KIRBY FOWLER'S CHARMED CITY
All those new residents are driving retail demand, especially for restaurants, Kirby tells us. Panera, though originally leery of opening on West Baltimore Street near the University of Maryland, reported its recent opening there as the eighth best ever. Brio opened at Pratt and Calvert earlier this month, and Starbucks will open its fourth Baltimore City location this month. (Good news because we need help staying awake now that daylight savings has arrived.)
KIRBY FOWLER'S CHARMED CITY
Kirby also says Harborplace has taken pains to evolve from a tourist food court to a resident-serving shopping center, landing Urban Outfitters two years ago and H&M last year. The one-mile radius area from the nearby Light and Pratt intersection is the eighth densest(way better than having eight dentists) in the country, and retailers like that. Consider, for example, that when Filene's was having trouble, it closed every Filene's Basement in the country except for its Pratt Street location. That one did eventually close upon Filene's bankruptcy, but the spot became Baltimore's first stacked big-box store (Best Buy). There's a lack of other existing blocks for, say, 30k SF retailers like Bed Bath & Beyond, and Kirby's hearing interest from developers for those kinds of projects. He says the 10-block strip along Pratt has the potential to be Baltimore's Fifth Avenue, albeit with more wallet-friendly stores.

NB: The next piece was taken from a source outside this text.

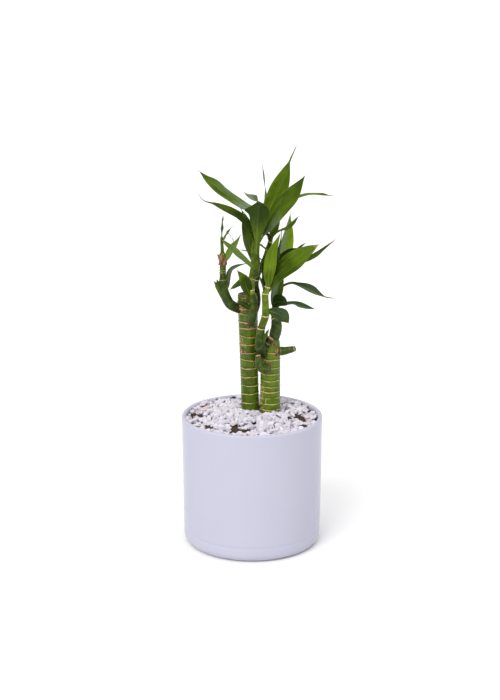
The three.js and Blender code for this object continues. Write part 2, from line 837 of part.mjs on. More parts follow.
// A layer of chips: each rises to its own top, and valleys run between the gaps round it.
function gravelSolid(canes) {
  const random = seededRandom(3);
  const wall = potRadius(SOIL_TOP) - POT_WALL - GAP;
  const low = (x, y) => gravelHeight(x, y) - CHIP_GAP_DEPTH;
  const points = chipPlaces(random, wall).map(([x, y, rise]) => vector([x, y, low(x, y) + rise]));
  const leftGap = new Map();
  for (const cell of chipCells()) {
    const gap = new THREE.Vector3();
    for (const corner of cell) gap.addScaledVector(points[corner], 1 / 3);
    gap.z = low(gap.x, gap.y) - CHIP_GAP_SPREAD * random();
    const index = points.push(gap) - 1;
    cell.forEach((corner, k) => leftGap.set(`${corner},${cell[(k + 1) % 3]}`, index));
  }
  const triangles = [];
  const underside = SOIL_TOP + GAP;
  const middle = points.push(vector([0, 0, underside])) - 1;
  const footOf = new Map();
  const foot = (corner) => {
    if (!footOf.has(corner)) {
      footOf.set(corner, points.push(points[corner].clone().setZ(underside)) - 1);
    }
    return footOf.get(corner);
  };
  for (const [edge, left] of leftGap) {
    const [from, to] = edge.split(",").map(Number);
    const right = leftGap.get(`${to},${from}`);
    if (right !== undefined) {
      triangles.push([from, right, left]);
      continue;
    }
    triangles.push([from, to, left], [foot(from), to, from], [foot(from), foot(to), to]);
    triangles.push([middle, foot(to), foot(from)]);
  }
  const heap = solidOf(geometryOf(points, triangles));
  return largestPiece(canes.reduce((gravel, hole) => gravel.subtract(hole), heap));
}

// Finishes

function finish(color, roughness) {
  return new THREE.MeshStandardMaterial({ color, roughness, metalness: 0 });
}
const glaze = () => finish(0xd6d5e4, 0.25);
const stone = () => finish(0xcbc5cd, 0.8);
const earth = () => finish(0x4a3d3d, 0.95);
const bark = () => finish(0x4d6320, 0.5);
const stem = () => finish(0x4f6d22, 0.45);
const leaf = () => finish(0x47651b, 0.4);

// Putting it together

const plant = new THREE.Group();

function place(name, geometry, material) {
  const mesh = new THREE.Mesh(geometry, material);
  mesh.name = name;
  plant.add(mesh);
}

const caneSpecs = { cane_tall: caneTall, cane_short: { ...caneShort, stubs: shortCaneStubs } };
const grown = {};

// A cane with what grew fast to it, made larger all round by grow.
function caneSolid(name, grow) {
  const { stubs = [], ...spec } = caneSpecs[name];
  const pieces = stubs.map((stub) => solidOf(shoot({ ...stub, grow })));
  return wasm.Manifold.union([solidOf(cane({ ...spec, grow })), ...pieces]);
}

place("pot", potGeometry(), glaze());

for (const name of Object.keys(caneSpecs)) {
  grown[name] = caneSolid(name, GAP);
  place(name, geometryOfSolid(caneSolid(name, 0)), bark());
}

// A shoot with its torn sheath, if it has one, made larger all round by grow.
function shootSolid({ stub, ...spec }, grow) {
  const stem = solidOf(shoot({ ...spec, grow }));
  return stub ? stem.add(solidOf(shoot({ path: stub, grow }))) : stem;
}

// The holes in soil and gravel go one gap deeper than the canes.
const deepened = (solid) => wasm.Manifold.union([solid, solid.translate([0, 0, -GAP])]);
const holes = Object.values(grown).map(deepened);
place("soil", geometryOfSolid(soilSolid(holes)), earth());
place("gravel", geometryOfSolid(gravelSolid(holes)), stone());

for (const [name, spec] of Object.entries(shoots)) {
  grown[name] = shootSolid(spec, GAP);
  const cut = shootSolid(spec, 0).subtract(grown[spec.on]);
  place(name, geometryOfSolid(largestPiece(cut)), stem());
}

for (const [name, spec] of Object.entries(leaves)) {
  const cut = solidOf(blade(spec)).subtract(grown[spec.on]);
  place(name, geometryOfSolid(largestPiece(cut)), leaf());
}

export default plant;
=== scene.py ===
"""The looks of a potted lucky bamboo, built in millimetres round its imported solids.

Run as a script, it registers itself as an add-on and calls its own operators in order.
"""
import itertools
import math
import random

import bmesh
import bpy
import numpy as np
from bpy.props import FloatProperty, FloatVectorProperty, IntProperty, PointerProperty
from mathutils import Euler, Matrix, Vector


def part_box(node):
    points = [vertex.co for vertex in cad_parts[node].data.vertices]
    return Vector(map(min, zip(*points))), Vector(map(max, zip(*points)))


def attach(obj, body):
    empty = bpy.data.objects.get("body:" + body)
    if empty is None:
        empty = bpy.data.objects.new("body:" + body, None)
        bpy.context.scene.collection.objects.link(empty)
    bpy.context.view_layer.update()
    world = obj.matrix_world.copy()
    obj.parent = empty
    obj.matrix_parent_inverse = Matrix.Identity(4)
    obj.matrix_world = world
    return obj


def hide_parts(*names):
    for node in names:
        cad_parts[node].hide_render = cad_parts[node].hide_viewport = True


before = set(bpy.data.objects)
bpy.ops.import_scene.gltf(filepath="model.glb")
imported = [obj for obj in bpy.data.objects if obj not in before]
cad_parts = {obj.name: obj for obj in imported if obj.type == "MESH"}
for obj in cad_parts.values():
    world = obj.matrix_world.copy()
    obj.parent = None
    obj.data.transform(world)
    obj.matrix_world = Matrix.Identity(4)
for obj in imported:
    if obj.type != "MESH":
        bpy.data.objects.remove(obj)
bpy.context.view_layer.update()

bl_info = {
    "name": "Lucky Bamboo in a White Pot",
    "version": (1, 0, 0),
    "blender": (4, 5, 0),
    "location": "View3D > Sidebar > Lucky Bamboo",
    "description": "Dresses a potted lucky bamboo: glaze, gravel, ringed canes, shoots and veined leaves",
    "category": "Object",
}

MM = 0.001
ROOT = "root"

# Sizes that come from the frame, in millimetres
POT_LOW, POT_HIGH = (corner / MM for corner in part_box("pot"))
POT_RADIUS = (POT_HIGH.x - POT_LOW.x) / 2
POT_HEIGHT = POT_HIGH.z
SOIL_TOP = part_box("soil")[1].z / MM
SOIL_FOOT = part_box("soil")[0].z / MM
CANE_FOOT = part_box("cane_tall")[0].z / MM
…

KIRBY FOWLER'S CHARMED CITY
He also tells us the Downtown Economic Partnership is raising money to improve Downtown parks and plazas, including a $700k project in front of Brio. It's raised $2M so far to remove the skywalk at Hopkins Plaza and add green space and more light. And it'll spend $3.5M on similar work at Preston Gardens. Kirby says that around the city, his organization has removed five berms separating buildings from the street, and that has improved the liveliness of the city and created room for restaurants like Brio and Kona, which we snapped driving past One E Pratt.